Cosco, China Shipping Merger Gets Green Signal from Beijing

Maritime Activity Reports, Inc.

December 11, 2015

Photo: China Ocean Shipping Co. (COSCO Group)

Photo: China Ocean Shipping Co. (COSCO Group)

 China State Council has given the go-ahead for country's two largest shipping conglomerates to merge, continuing a trend in the industry to trim down state-owned enterprises, reports Caixin Media.

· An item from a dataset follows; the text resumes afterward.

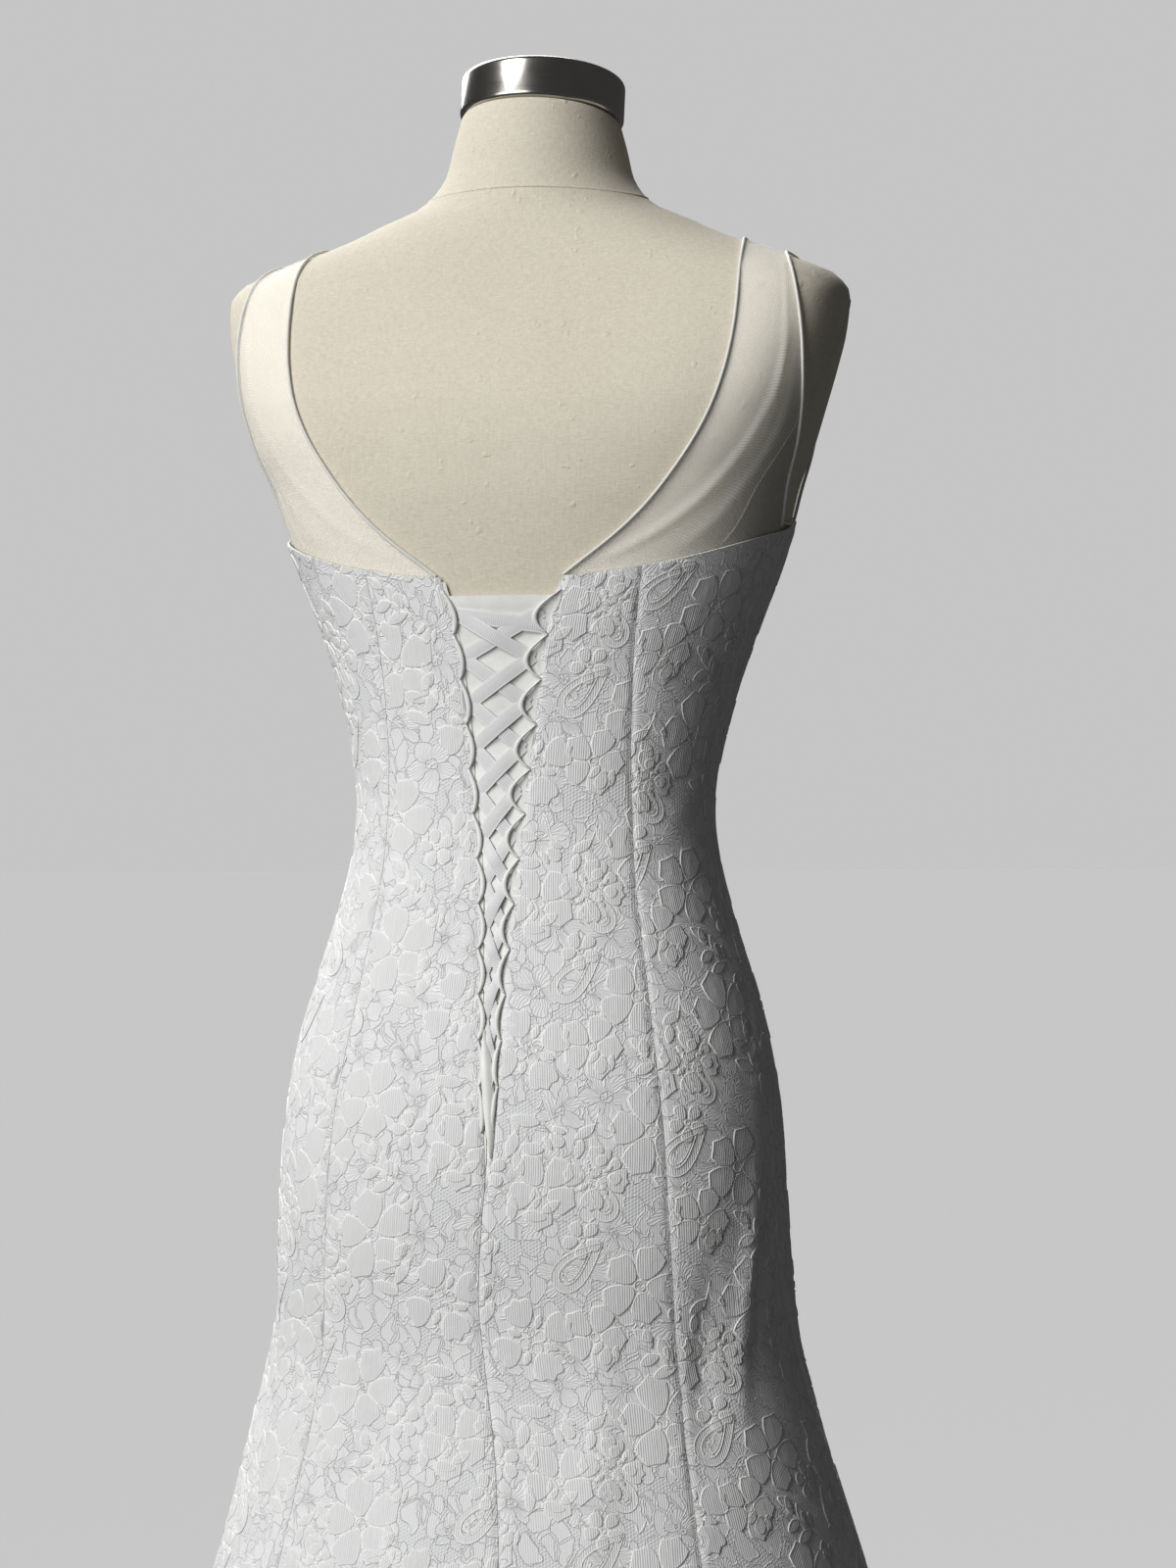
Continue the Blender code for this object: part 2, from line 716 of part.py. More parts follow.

The China Ocean Shipping Co. (COSCO Group) and China Shipping Group Co. have been working on a deal since August. The listed subsidiaries of the two firms are expected to make separate statements on their next step on December 11, the executive said.
Meanwhile, WSJ reported that the shipping companies plan to issue details of their long-expected  multibillion-dollar merger plans as early as Friday, quoting people with knowledge of the matter. 
The proposed merger will combine the two companies’ container-shipping operations to create the world’s fourth-largest container-shipping line, after Denmark's AP Moller Maersk Group, Switzerland's Mediterranean Shipping Co and France's CMA CGM SA.
The two shipping giants are looking to merge their tanker, dry bulk and port operations, and the merger could be worth upward of $20 billion, according to a recent report in The Wall Street Journal.
The plans could also cover other business divisions that include commodities shipping, port and logistics operations and oil-tanker operations, sources said.
"It will be messy for these state-owned giants to consolidate," said Jiang Ming, an analyst from Essence Securities, "but if they don't, they will face more difficulties."
A five-member working group headed by China Shipping chairman Xu Lirong has been set up for implementing the merger plan, the executive said. The new entity to be headquartered in Shanghai will be called China COSCO Shipping Group.
Consolidation has been the overwhelming theme for the Chinese shipping industry as it has been hit badly by the economic slowdown and weakening global demand. This also makes the industry an opportune candidate for reforms, said industry sources.
Since the shipping industry is facing stiff competition worldwide, the government is becoming less tolerant about the losses of the State-owned shipping companies, said Jiang Ming, an analyst with Essence Securities Co, a Beijing-based brokerage.
The global freight market is at a three-decade low and many shipowners are fighting for survival, according to Basil Karatzas, president of Karatzas Marine Advisors & Co, a New York-based shipping finance and advisory firm.